Oftmals kommen sich also das Traditionelle und das Moderne einander in die Quere doch es funktioniert noch immer. Einheimische halten die Achtung vor der Obrigkeit hoch. Vielleicht ist gerade die Achtung voreinander grösser als bei uns. So haben wir in den tiefen Schluchten des Haut Atlas-Gebirges manche polizeilichen Strassensperren miterlebt – wo einzig ein über und über mit Schriften übersätes Verkehrsschild das wir nicht lesen können – ankündigt, ein einzelner Ordnungshüter beide Fahrtrichtungen zum Stoppen bringt und alle einheimischen Fahrzeuglenker kontrolliert. Von uns wollten sie jedoch bis anhin nichts.

Manchmal sieht man auch einen modernen Gebäudekomplex einer Kasbah ähnlich, hoch oben in den Bergen auf etwa 1800 müM. Dies ist sicher eine Schule, denn wenig später überholt uns derselbe gelbe Datsun-Personentransporter welcher die Kinder heimbringt. König Mohammed VI will eben auch ein gebildetes Volk. Uebrigens solche Schulhäuser für Knaben und Mädchen sind über das ganze Land verteilt.
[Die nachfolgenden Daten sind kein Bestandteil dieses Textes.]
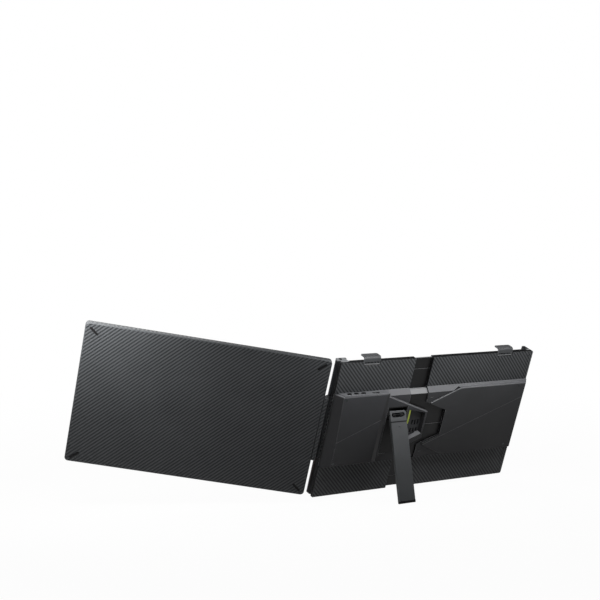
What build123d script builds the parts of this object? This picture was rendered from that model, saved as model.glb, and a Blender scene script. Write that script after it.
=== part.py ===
from build123d import *
import os

os.makedirs("parts", exist_ok=True)

# A second screen for a laptop. A two-part bracket clamps the back of the laptop's lid, and a
# 14 inch screen unit swings on the bracket's end. Millimetres. While it is drawn, the bracket
# stands upright: X runs from the free end (negative) to the screen, Y from the user to the
# back, Z up along the lid, and the hinge axis is at X = 0. At the end everything leans back
# like the lid, and the origin moves to the lower corner of the slot that holds the lid.

# Display and its frame
active_width = 309.4
active_height = 174.0
side_bezel = 7.8
top_bezel = 7.5
chin = 18.5
screen_thick = 8.5
screen_wall = 1.4
bezel_thick = 1.4
bezel_lip = 0.8
panel_margin = 3.0
panel_thick = 1.3
backlight_thick = 1.7
screen_corner = 5.0
screen_edge = 1.2
pad_length = 14.5
pad_width = 2.8
pad_rise = 0.5
pad_side = 12.0
pad_top = 10.5
pad_angle = 40.0
screen_lift = 1.2
rib_count = 4
rib_thick = 2.0
driver_length = 160.0
driver_edge = 3.0

# Lid slot and the layers of the bracket behind it
lid_space = 7.6
lid_pad_thick = 0.8
lip_thick = 3.85
lip_cover = 4.0
end_lip = 2.0
end_round = 3.0
lip_round = 1.0
front_skin = 1.2
tongue_thick = 2.1
back_thick = 3.6
slide_gap = 0.3

# Lengths along the bracket, from the hinge axis
bracket_reach = 337.6
tongue_shown = 31.5
arm_in = 29.0
arm_out = 60.0
side_wall = 3.0
end_foot = 9.0
middle_proud = 0.8
cover_proud = 0.4
slot_wall = 8.5
plate_lap = 7.3
bracket_corner = 2.6
hinge_corner = 1.2
post_corner = 3.2
rim = 0.8
tongue_start = 20.0
slide_end_gap = 1.0
ridge_lap = 29.0
seam_place = 7.0
seam_width = 0.5
groove_place = 17.5
groove_width = 0.9
groove_depth = 0.4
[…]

Auf dem Pass Tizi-n-Tichka auf 2260 müM hoch gelegen – wo wir den aufkommenden Hunger stillten – kam ein etwa 40 jähriger westlich gekleideter Händler und wollte eine Steinstatue verkaufen. Er war zwar etwas aufdringlich, doch als wir zu essen anfingen verzog er sich. Dann fing er an zu betteln. Zuerst suchte er bei uns Nahrung, dann einen Kugelschreiber und schliesslich Aspirin. Dieser Händler schwankt noch zwischen Tradition und den modernen Touristen. Die Ueberfluss-Gesellschaft wie in Marrakech ist noch nicht zu ihm hochgedrungen.

Die Fahrt der 182 km von Marrakech über den Pass Tizi-n-Tichka bis Tazantuote auf den Camping „Le Tissa“ dauerte etwa 6 Stunden. Im 2. bis 3. Gang ging es durch Schluchten, Pässe, Dörfer und Hochebenen auf meist schlechten und engen Bergstrassen hoch und dann wieder runter. Die abwechslungsreiche Fahrt wird zwar nie langweilig doch fehlt es ihr an eigentlichen Höhepunkten. Schliesslich ist dies die einzige Strasse zwischen Marrakech und Quarzazate sieht man von verlassenen dunkeln Berberdörfern etwas abseits ab. In den neuen Dörfer sind Frauen auch heute noch daran ihre Wäsche im nahen Bach zu waschen und auf Steinen zu trocknen.

Das Weiss der nahen 4000er Berge des HAUT ATLAS kontrastiert gewaltig mit dem vorwiegend rot bis braun, manchmal sogar violett gefärbten Gestein des Gebirges.
Hier auf dem 1270 müM hoch gelegenen, modernen Camping „Le Tissa“ (Koordinaten 30.97487 -7.09763) übernachteten wir inmitten mehrheitlich ruhigen Franzosen welche selbst ihren Smart, Motorrad oder kleinen Citroen mit einem normalen Camper mitschleppen.